Data Carpentry’s teaching is hands-on, so participants are encouraged to use their own computers to insure the proper setup of tools for an efficient workflow.
These lessons assume no prior knowledge of the skills or tools.

To get started, follow the directions in the “Setup” tab to download data to your computer and follow any installation instructions.

Prerequisites

This lesson requires a working copy of Python.
To most effectively use these materials, please make sure to install everything before working through this lesson.

For Instructors

If you are teaching this lesson in a workshop, please see the Instructor notes.

Data

Data for this lesson is from the Humanities Lesson data.

In this course, several data files will be used as examples. You can download these example data files by right-clicking on the following links and selecting “Save as” (or clicking on the link, then right-clicking on the file and selecting “Save as” if you are on a windows machine). You should save them in a memorable location, as you will need to tell Python where they are later.
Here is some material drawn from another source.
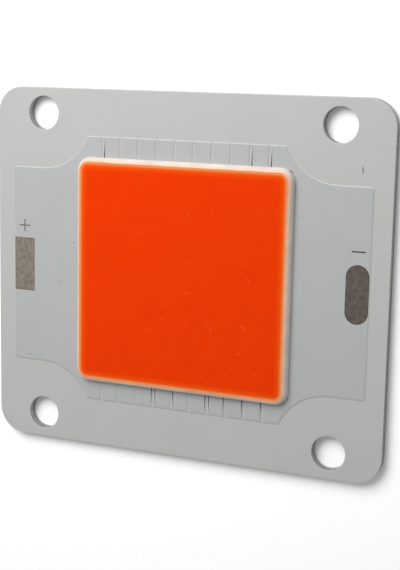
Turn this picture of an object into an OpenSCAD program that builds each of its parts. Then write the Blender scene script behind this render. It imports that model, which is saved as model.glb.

Python is a popular language for scientific computing, and great for general-purpose programming as well. Installing all of the scientific packages we use in the lesson individually can be a bit cumbersome, and therefore recommend the all-in-one installer Anaconda.

Regardless of how you choose to install it, please make sure you install Python version 3.x (e.g., 3.6 is fine).

Software

Python is a popular language for scientific computing, and great for general-purpose programming as well. Installing all of the scientific packages we use in this lesson individually can be a bit cumbersome, and therefore we recommend the all-in-one installer [Anaconda][anaconda].

Regardless of how you choose to install it, please make sure you install Python version 3.x (e.g., 3.6 is fine).

Required Python Packages for this workshop

Install the workshop packages


For installing these packages we will use Anaconda or Miniconda. They both use Conda, the main difference is that Anaconda comes with a lot of packages pre-installed. With Miniconda you will need to install the required packages.

Anaconda installation

Anaconda will install the workshop packages for you. You only need one of the two.

Download and install Anaconda

Download and install Anaconda. Remember to download and install the installer for Python 3.x.

Miniconda installation

Miniconda is a “light” version of Anaconda. If you install and use Miniconda you will also need to install the workshop packages.

Download and install Miniconda

Download and install Miniconda following the instructions. Remember to download and run the installer for Python 3.x.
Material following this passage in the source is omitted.